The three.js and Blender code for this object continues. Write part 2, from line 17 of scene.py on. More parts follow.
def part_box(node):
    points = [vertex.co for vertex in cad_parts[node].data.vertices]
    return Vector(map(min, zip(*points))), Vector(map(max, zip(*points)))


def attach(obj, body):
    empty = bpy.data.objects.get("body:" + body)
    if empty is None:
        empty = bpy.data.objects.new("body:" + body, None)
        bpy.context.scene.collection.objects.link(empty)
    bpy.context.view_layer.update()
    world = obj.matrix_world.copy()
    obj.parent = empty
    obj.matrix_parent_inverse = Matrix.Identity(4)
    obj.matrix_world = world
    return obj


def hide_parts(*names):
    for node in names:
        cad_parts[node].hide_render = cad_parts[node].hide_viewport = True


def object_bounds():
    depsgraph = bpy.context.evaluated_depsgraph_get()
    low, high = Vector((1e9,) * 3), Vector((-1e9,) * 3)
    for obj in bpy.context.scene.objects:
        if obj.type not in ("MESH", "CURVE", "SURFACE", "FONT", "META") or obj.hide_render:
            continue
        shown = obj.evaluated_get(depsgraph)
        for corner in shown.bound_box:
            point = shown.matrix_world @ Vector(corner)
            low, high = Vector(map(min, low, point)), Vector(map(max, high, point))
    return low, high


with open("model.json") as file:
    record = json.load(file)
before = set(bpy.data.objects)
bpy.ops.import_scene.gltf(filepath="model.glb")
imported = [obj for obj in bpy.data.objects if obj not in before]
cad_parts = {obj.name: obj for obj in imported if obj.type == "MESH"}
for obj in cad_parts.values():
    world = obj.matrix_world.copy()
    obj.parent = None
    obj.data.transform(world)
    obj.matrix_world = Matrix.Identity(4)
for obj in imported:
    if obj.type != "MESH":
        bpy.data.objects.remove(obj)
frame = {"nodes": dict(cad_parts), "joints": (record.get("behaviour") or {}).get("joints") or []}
^^^^
### Problem
Print exactly, and only, the lines beginning at the top of the listing and ending at the line with "obj.parent = None".

### Final answer
The three.js and Blender code for this object continues. Write part 2, from line 17 of scene.py on. More parts follow.
def part_box(node):
    points = [vertex.co for vertex in cad_parts[node].data.vertices]
    return Vector(map(min, zip(*points))), Vector(map(max, zip(*points)))


def attach(obj, body):
    empty = bpy.data.objects.get("body:" + body)
    if empty is None:
        empty = bpy.data.objects.new("body:" + body, None)
        bpy.context.scene.collection.objects.link(empty)
    bpy.context.view_layer.update()
    world = obj.matrix_world.copy()
    obj.parent = empty
    obj.matrix_parent_inverse = Matrix.Identity(4)
    obj.matrix_world = world
    return obj


def hide_parts(*names):
    for node in names:
        cad_parts[node].hide_render = cad_parts[node].hide_viewport = True


def object_bounds():
    depsgraph = bpy.context.evaluated_depsgraph_get()
    low, high = Vector((1e9,) * 3), Vector((-1e9,) * 3)
    for obj in bpy.context.scene.objects:
        if obj.type not in ("MESH", "CURVE", "SURFACE", "FONT", "META") or obj.hide_render:
            continue
        shown = obj.evaluated_get(depsgraph)
        for corner in shown.bound_box:
            point = shown.matrix_world @ Vector(corner)
            low, high = Vector(map(min, low, point)), Vector(map(max, high, point))
    return low, high


with open("model.json") as file:
    record = json.load(file)
before = set(bpy.data.objects)
bpy.ops.import_scene.gltf(filepath="model.glb")
imported = [obj for obj in bpy.data.objects if obj not in before]
cad_parts = {obj.name: obj for obj in imported if obj.type == "MESH"}
for obj in cad_parts.values():
    world = obj.matrix_world.copy()
    obj.parent = None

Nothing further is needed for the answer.